■ **Written problem**:
Write the listing out again, all of it, word for word.

■ **Dataset extract**:
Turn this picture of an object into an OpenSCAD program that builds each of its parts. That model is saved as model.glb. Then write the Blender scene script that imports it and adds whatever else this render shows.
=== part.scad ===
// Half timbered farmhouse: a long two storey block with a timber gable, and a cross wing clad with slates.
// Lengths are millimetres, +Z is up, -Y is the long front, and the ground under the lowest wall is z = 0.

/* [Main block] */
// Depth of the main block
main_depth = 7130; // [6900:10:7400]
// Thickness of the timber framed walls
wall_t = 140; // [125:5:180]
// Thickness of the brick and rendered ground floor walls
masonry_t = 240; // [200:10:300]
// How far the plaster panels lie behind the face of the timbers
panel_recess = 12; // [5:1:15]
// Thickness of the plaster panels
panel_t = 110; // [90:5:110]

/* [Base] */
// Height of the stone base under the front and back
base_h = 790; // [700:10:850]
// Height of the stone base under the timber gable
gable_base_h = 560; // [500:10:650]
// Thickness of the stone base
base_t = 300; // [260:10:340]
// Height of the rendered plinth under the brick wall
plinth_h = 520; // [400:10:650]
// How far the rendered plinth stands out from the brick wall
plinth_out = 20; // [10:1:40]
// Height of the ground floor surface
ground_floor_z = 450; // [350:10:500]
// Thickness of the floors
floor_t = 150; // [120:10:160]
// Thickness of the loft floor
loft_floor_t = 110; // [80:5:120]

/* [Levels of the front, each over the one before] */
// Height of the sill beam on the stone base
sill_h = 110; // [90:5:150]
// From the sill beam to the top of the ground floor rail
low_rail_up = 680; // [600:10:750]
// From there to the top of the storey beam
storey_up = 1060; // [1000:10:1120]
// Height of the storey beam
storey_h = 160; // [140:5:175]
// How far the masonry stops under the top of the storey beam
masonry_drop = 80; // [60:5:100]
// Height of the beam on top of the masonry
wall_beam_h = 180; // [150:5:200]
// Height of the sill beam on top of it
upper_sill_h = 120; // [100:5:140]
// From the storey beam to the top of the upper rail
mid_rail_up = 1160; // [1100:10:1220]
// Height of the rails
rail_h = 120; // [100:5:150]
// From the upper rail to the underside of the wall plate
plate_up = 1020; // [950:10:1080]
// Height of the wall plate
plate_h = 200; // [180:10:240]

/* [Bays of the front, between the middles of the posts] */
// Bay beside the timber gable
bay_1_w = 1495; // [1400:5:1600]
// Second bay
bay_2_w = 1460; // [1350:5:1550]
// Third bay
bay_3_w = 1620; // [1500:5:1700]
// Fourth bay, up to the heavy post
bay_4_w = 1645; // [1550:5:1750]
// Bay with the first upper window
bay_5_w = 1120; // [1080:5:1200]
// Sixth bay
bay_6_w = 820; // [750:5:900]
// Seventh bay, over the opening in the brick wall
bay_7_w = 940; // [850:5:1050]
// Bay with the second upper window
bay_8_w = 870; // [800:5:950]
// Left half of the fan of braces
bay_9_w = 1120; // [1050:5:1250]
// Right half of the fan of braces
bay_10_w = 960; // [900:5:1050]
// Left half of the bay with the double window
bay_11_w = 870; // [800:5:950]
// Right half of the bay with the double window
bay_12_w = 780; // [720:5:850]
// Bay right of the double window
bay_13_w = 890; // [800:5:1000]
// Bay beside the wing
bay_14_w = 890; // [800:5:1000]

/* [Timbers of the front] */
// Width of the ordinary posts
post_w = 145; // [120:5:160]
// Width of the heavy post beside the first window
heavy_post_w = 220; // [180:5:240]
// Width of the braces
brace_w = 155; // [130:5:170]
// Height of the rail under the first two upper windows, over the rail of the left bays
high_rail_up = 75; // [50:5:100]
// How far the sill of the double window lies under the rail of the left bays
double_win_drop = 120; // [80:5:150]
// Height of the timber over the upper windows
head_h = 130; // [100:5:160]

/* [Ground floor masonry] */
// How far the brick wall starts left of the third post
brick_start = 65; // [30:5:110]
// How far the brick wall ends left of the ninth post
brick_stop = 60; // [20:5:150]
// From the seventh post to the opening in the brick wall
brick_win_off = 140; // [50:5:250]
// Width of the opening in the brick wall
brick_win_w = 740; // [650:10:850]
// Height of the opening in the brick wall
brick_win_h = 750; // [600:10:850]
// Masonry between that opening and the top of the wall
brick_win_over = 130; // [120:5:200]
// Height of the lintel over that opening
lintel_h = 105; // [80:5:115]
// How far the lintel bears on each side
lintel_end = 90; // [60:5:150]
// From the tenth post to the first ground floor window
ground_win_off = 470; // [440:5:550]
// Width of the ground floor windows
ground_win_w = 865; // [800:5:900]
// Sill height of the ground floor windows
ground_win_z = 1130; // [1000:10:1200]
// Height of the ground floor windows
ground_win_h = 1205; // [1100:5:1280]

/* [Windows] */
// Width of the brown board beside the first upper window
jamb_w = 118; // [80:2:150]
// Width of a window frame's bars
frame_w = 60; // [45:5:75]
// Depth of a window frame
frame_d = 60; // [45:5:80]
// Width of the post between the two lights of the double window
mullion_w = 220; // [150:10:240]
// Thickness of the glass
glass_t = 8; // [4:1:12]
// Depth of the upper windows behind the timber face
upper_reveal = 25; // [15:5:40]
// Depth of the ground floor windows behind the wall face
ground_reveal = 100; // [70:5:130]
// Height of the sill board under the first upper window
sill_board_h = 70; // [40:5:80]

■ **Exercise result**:
Turn this picture of an object into an OpenSCAD program that builds each of its parts. That model is saved as model.glb. Then write the Blender scene script that imports it and adds whatever else this render shows.
=== part.scad ===
// Half timbered farmhouse: a long two storey block with a timber gable, and a cross wing clad with slates.
// Lengths are millimetres, +Z is up, -Y is the long front, and the ground under the lowest wall is z = 0.

/* [Main block] */
// Depth of the main block
main_depth = 7130; // [6900:10:7400]
// Thickness of the timber framed walls
wall_t = 140; // [125:5:180]
// Thickness of the brick and rendered ground floor walls
masonry_t = 240; // [200:10:300]
// How far the plaster panels lie behind the face of the timbers
panel_recess = 12; // [5:1:15]
// Thickness of the plaster panels
panel_t = 110; // [90:5:110]

/* [Base] */
// Height of the stone base under the front and back
base_h = 790; // [700:10:850]
// Height of the stone base under the timber gable
gable_base_h = 560; // [500:10:650]
// Thickness of the stone base
base_t = 300; // [260:10:340]
// Height of the rendered plinth under the brick wall
plinth_h = 520; // [400:10:650]
// How far the rendered plinth stands out from the brick wall
plinth_out = 20; // [10:1:40]
// Height of the ground floor surface
ground_floor_z = 450; // [350:10:500]
// Thickness of the floors
floor_t = 150; // [120:10:160]
// Thickness of the loft floor
loft_floor_t = 110; // [80:5:120]

/* [Levels of the front, each over the one before] */
// Height of the sill beam on the stone base
sill_h = 110; // [90:5:150]
// From the sill beam to the top of the ground floor rail
low_rail_up = 680; // [600:10:750]
// From there to the top of the storey beam
storey_up = 1060; // [1000:10:1120]
// Height of the storey beam
storey_h = 160; // [140:5:175]
// How far the masonry stops under the top of the storey beam
masonry_drop = 80; // [60:5:100]
// Height of the beam on top of the masonry
wall_beam_h = 180; // [150:5:200]
// Height of the sill beam on top of it
upper_sill_h = 120; // [100:5:140]
// From the storey beam to the top of the upper rail
mid_rail_up = 1160; // [1100:10:1220]
// Height of the rails
rail_h = 120; // [100:5:150]
// From the upper rail to the underside of the wall plate
plate_up = 1020; // [950:10:1080]
// Height of the wall plate
plate_h = 200; // [180:10:240]

/* [Bays of the front, between the middles of the posts] */
// Bay beside the timber gable
bay_1_w = 1495; // [1400:5:1600]
// Second bay
bay_2_w = 1460; // [1350:5:1550]
// Third bay
bay_3_w = 1620; // [1500:5:1700]
// Fourth bay, up to the heavy post
bay_4_w = 1645; // [1550:5:1750]
// Bay with the first upper window
bay_5_w = 1120; // [1080:5:1200]
// Sixth bay
bay_6_w = 820; // [750:5:900]
// Seventh bay, over the opening in the brick wall
bay_7_w = 940; // [850:5:1050]
// Bay with the second upper window
bay_8_w = 870; // [800:5:950]
// Left half of the fan of braces
bay_9_w = 1120; // [1050:5:1250]
// Right half of the fan of braces
bay_10_w = 960; // [900:5:1050]
// Left half of the bay with the double window
bay_11_w = 870; // [800:5:950]
// Right half of the bay with the double window
bay_12_w = 780; // [720:5:850]
// Bay right of the double window
bay_13_w = 890; // [800:5:1000]
// Bay beside the wing
bay_14_w = 890; // [800:5:1000]

/* [Timbers of the front] */
// Width of the ordinary posts
post_w = 145; // [120:5:160]
// Width of the heavy post beside the first window
heavy_post_w = 220; // [180:5:240]
// Width of the braces
brace_w = 155; // [130:5:170]
// Height of the rail under the first two upper windows, over the rail of the left bays
high_rail_up = 75; // [50:5:100]
// How far the sill of the double window lies under the rail of the left bays
double_win_drop = 120; // [80:5:150]
// Height of the timber over the upper windows
head_h = 130; // [100:5:160]

/* [Ground floor masonry] */
// How far the brick wall starts left of the third post
brick_start = 65; // [30:5:110]
// How far the brick wall ends left of the ninth post
brick_stop = 60; // [20:5:150]
// From the seventh post to the opening in the brick wall
brick_win_off = 140; // [50:5:250]
// Width of the opening in the brick wall
brick_win_w = 740; // [650:10:850]
// Height of the opening in the brick wall
brick_win_h = 750; // [600:10:850]
// Masonry between that opening and the top of the wall
brick_win_over = 130; // [120:5:200]
// Height of the lintel over that opening
lintel_h = 105; // [80:5:115]
// How far the lintel bears on each side
lintel_end = 90; // [60:5:150]
// From the tenth post to the first ground floor window
ground_win_off = 470; // [440:5:550]
// Width of the ground floor windows
ground_win_w = 865; // [800:5:900]
// Sill height of the ground floor windows
ground_win_z = 1130; // [1000:10:1200]
// Height of the ground floor windows
ground_win_h = 1205; // [1100:5:1280]

/* [Windows] */
// Width of the brown board beside the first upper window
jamb_w = 118; // [80:2:150]
// Width of a window frame's bars
frame_w = 60; // [45:5:75]
// Depth of a window frame
frame_d = 60; // [45:5:80]
// Width of the post between the two lights of the double window
mullion_w = 220; // [150:10:240]
// Thickness of the glass
glass_t = 8; // [4:1:12]
// Depth of the upper windows behind the timber face
upper_reveal = 25; // [15:5:40]
// Depth of the ground floor windows behind the wall face
ground_reveal = 100; // [70:5:130]
// Height of the sill board under the first upper window
sill_board_h = 70; // [40:5:80]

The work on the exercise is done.